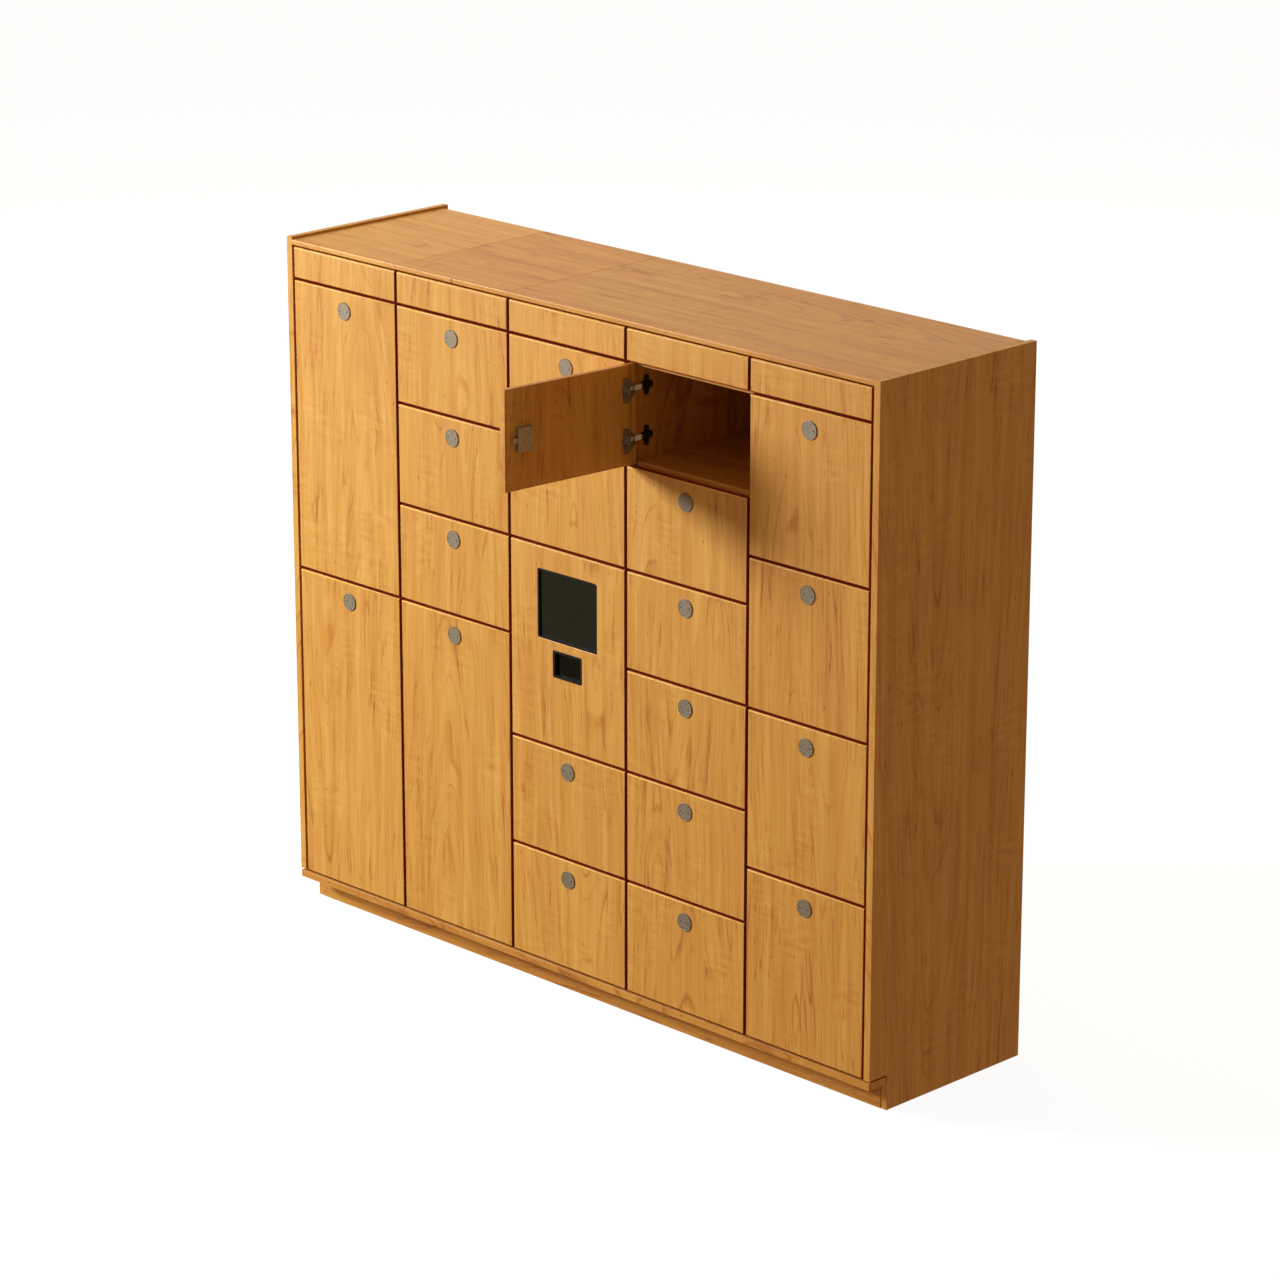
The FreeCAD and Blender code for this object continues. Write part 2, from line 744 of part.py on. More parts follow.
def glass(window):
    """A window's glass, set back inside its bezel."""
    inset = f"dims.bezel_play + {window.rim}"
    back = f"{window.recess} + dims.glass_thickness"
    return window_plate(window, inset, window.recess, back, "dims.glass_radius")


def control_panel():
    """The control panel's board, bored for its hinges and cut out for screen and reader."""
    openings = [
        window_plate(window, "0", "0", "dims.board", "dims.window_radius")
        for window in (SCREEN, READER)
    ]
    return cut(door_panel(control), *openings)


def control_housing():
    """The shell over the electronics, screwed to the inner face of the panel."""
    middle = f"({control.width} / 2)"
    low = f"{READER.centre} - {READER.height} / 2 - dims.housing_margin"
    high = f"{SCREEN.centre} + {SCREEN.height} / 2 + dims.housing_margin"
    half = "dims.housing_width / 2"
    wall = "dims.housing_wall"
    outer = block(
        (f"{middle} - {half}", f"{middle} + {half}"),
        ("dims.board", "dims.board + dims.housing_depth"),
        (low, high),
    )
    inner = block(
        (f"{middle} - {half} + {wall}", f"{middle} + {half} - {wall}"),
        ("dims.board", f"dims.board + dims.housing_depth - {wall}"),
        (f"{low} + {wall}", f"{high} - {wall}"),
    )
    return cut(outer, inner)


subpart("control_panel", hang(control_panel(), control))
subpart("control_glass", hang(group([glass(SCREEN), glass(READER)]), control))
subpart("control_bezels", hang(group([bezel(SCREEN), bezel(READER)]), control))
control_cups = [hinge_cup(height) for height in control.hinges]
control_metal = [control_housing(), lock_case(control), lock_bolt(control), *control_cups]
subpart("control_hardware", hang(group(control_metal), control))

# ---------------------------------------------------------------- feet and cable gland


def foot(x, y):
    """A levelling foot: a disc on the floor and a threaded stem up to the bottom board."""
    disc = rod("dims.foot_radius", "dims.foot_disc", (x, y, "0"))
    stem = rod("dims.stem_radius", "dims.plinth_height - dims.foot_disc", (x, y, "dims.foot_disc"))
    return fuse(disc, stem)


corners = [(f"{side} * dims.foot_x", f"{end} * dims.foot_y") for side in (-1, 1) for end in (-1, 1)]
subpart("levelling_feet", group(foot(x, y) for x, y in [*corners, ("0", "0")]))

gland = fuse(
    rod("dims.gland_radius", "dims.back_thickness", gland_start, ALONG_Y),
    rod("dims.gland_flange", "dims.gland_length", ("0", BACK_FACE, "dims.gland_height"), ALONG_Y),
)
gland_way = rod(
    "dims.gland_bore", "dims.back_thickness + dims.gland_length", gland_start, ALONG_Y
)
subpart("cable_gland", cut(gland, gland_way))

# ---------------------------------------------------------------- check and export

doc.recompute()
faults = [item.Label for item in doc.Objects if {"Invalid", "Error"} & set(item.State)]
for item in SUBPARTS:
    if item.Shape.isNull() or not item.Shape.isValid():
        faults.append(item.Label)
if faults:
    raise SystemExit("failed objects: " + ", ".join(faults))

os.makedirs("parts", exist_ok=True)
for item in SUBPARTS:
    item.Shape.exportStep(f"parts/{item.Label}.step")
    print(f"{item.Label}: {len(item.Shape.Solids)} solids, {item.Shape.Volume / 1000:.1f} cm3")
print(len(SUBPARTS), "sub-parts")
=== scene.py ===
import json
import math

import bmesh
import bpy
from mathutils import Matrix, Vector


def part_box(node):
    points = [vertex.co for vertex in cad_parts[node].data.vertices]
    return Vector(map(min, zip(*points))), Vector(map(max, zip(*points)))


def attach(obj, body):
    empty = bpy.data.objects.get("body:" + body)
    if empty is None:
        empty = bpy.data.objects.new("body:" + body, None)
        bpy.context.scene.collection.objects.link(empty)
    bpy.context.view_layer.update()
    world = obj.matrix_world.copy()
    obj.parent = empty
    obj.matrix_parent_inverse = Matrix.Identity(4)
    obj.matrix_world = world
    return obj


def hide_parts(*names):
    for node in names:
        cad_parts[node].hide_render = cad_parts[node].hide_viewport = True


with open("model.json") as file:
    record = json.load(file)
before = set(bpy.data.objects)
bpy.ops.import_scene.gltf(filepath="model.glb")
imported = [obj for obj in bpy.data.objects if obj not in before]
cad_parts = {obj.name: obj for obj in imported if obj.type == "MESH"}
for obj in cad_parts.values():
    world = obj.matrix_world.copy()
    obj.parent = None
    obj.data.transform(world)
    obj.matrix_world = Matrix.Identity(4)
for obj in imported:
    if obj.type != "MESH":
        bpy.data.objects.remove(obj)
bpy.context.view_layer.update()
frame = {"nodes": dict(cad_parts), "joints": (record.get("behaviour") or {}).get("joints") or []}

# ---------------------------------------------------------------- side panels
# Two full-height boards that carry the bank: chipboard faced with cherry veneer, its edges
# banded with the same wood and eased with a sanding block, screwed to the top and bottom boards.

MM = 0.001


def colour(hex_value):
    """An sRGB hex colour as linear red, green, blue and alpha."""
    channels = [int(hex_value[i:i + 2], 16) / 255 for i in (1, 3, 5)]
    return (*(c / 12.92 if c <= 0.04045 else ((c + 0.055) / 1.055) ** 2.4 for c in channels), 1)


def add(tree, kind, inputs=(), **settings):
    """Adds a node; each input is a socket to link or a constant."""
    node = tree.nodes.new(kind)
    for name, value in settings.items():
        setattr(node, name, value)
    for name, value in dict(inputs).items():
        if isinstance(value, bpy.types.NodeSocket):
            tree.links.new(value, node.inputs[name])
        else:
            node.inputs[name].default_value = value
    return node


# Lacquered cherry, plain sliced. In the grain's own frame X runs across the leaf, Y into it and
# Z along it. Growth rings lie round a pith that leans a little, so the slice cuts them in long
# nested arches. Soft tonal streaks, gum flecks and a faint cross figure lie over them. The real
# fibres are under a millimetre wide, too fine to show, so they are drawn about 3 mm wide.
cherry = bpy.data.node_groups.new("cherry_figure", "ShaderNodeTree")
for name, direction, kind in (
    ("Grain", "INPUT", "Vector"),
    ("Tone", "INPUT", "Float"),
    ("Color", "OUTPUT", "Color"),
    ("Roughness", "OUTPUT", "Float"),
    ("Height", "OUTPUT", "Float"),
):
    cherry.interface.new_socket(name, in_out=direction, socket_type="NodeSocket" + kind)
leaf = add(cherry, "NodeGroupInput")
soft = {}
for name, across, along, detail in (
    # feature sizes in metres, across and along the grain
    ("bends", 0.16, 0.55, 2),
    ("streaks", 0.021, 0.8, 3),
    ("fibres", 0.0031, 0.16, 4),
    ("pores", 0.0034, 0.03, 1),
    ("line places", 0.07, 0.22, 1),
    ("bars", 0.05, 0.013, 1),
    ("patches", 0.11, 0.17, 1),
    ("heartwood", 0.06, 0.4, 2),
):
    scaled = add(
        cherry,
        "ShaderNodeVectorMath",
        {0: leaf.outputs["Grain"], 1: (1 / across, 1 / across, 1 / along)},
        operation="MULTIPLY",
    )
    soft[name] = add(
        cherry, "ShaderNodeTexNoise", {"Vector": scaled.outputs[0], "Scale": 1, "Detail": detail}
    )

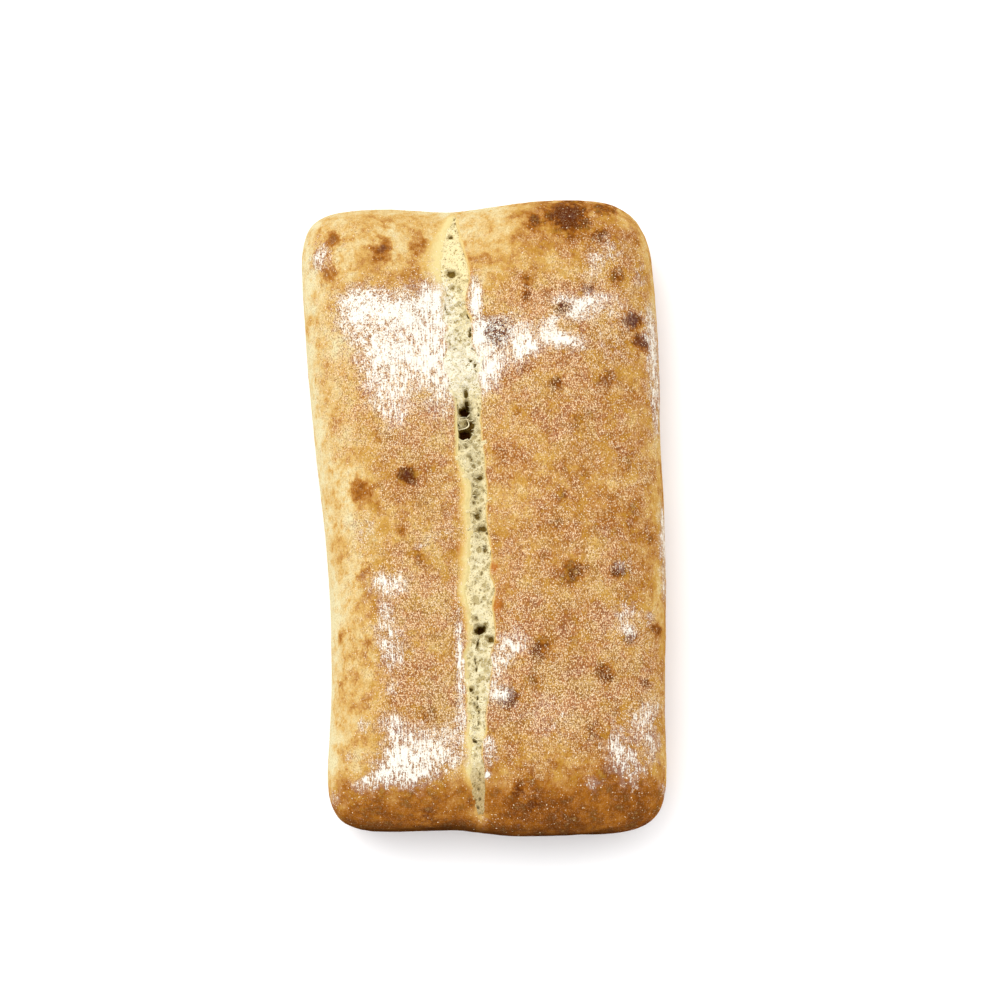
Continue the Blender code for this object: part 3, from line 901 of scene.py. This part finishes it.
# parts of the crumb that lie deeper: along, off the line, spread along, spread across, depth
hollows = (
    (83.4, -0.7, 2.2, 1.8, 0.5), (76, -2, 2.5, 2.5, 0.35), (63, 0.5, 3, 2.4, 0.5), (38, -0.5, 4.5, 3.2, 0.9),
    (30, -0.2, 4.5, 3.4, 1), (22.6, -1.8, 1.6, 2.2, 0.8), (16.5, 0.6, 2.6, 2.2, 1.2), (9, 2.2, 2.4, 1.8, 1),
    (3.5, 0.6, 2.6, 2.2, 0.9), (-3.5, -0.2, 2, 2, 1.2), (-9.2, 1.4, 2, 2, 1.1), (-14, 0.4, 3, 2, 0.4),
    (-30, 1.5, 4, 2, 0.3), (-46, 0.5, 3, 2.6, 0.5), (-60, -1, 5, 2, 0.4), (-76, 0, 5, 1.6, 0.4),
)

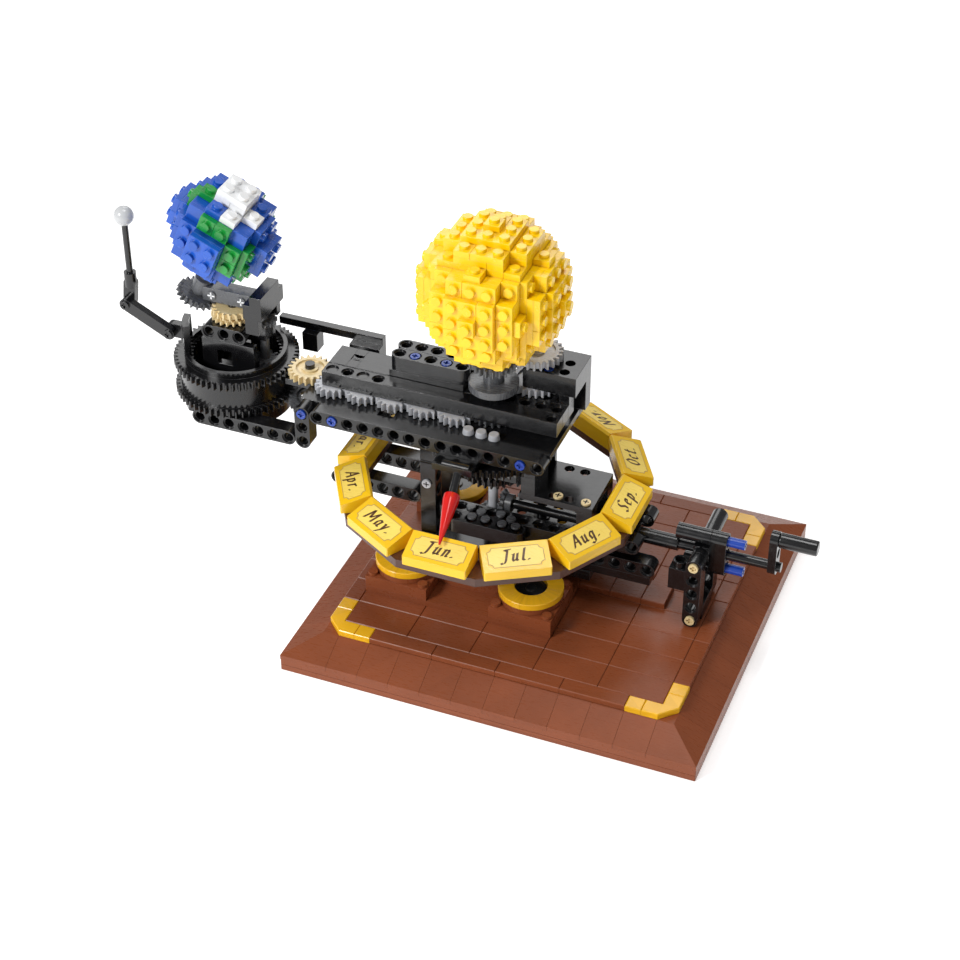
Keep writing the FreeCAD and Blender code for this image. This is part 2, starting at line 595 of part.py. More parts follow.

◇ ◇ ◇

▶ _Problem details_:
Pick out the lines containing the string "True" and show them.

▶ _Answer in full_:
os.makedirs("parts", exist_ok=True)
        cad_parts[node].hide_render = cad_parts[node].hide_viewport = True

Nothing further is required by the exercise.